La ceiba, corazón de sombra y memoria
En el centro de la isla, donde la tierra respira con ritmo propio y los días se estiran como cuentos al sol, hay un árbol que no es solo árbol. Es altar, es testigo, es refugio. Es la ceiba.
Para los cubanos, la ceiba no es cualquier tronco con hojas. Es el árbol de los orígenes, el que no se corta, el que se respeta. En el sincretismo religioso, es sagrada. Representa la conexión entre el mundo de los vivos y el de los muertos.
En la Regla de Ocha, se le asocia con los orishas mayores, y muchos rituales comienzan bajo su sombra, donde se entierran ofrendas, se hacen rogaciones, y se pide permiso para hablar con los ancestros.

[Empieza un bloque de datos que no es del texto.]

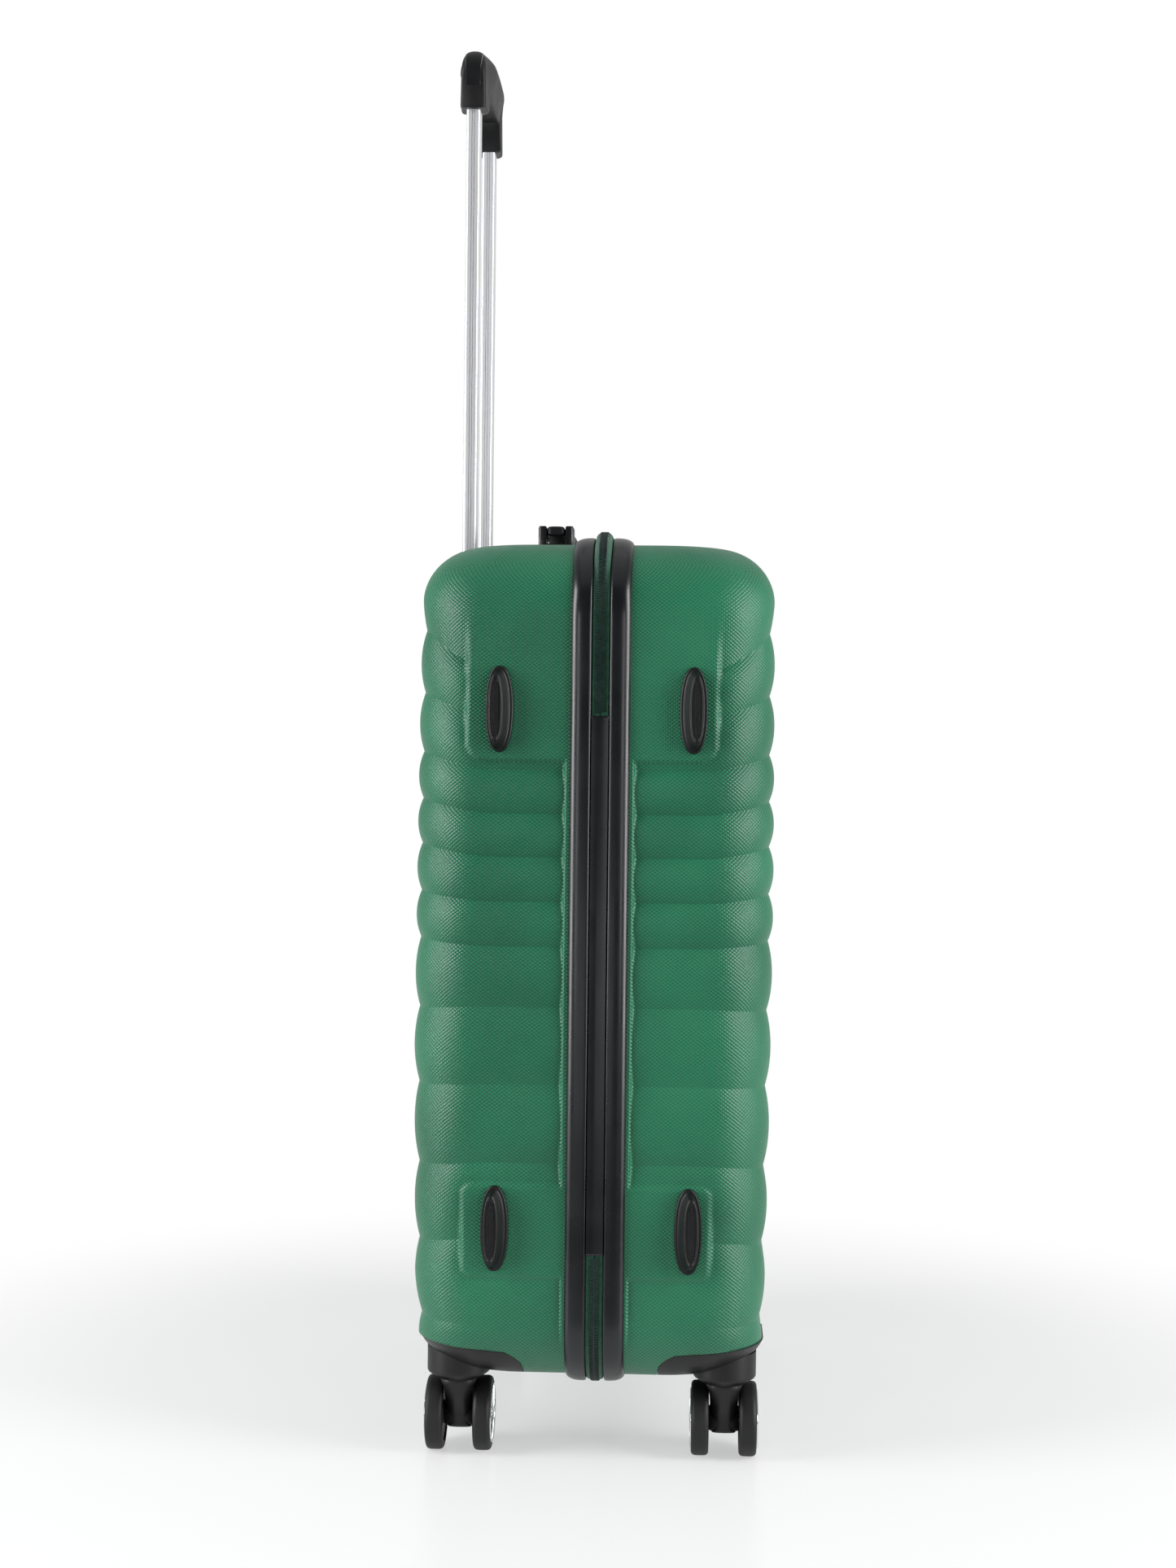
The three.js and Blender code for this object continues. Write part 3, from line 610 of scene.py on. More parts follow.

Aunque su madera no es la más resistente, se ha usado para hacer canoas, figuras rituales, y en algunos casos, como base para altares. Pero más allá de lo físico, su valor es espiritual. Nadie se atreve a cortarla sin consecuencias. Se dice que quien lo hace, carga con una maldición. Porque la ceiba no se toca sin respeto. Es árbol de ley.
Y si usted camina por el parque Jaime López, en el corazón de su barrio, verá una arboleda de ceibas que parecen guardianas del tiempo. Sus raíces se hunden como dedos en la historia, y sus ramas se abren como brazos para abrazar a todos.
Allí, los vecinos se sientan en bancos improvisados, conversan, juegan dominó, o simplemente dejan que el calor se disuelva en la sombra.
Los niños corren entre los troncos, inventando mundos, y las parejas se esconden entre los pliegues de la tarde para besarse sin prisa. La ceiba los cubre a todos, sin distinción, como una abuela silenciosa que ha visto todo y aún sonríe.
La ceiba no es solo árbol. Es memoria viva. Es altar sin paredes. Es el corazón vegetal de una Cuba que respira entre lo sagrado y lo cotidiano. Y en cada parque, en cada esquina donde una ceiba se alza, hay un pedazo de eternidad esperando ser tocado.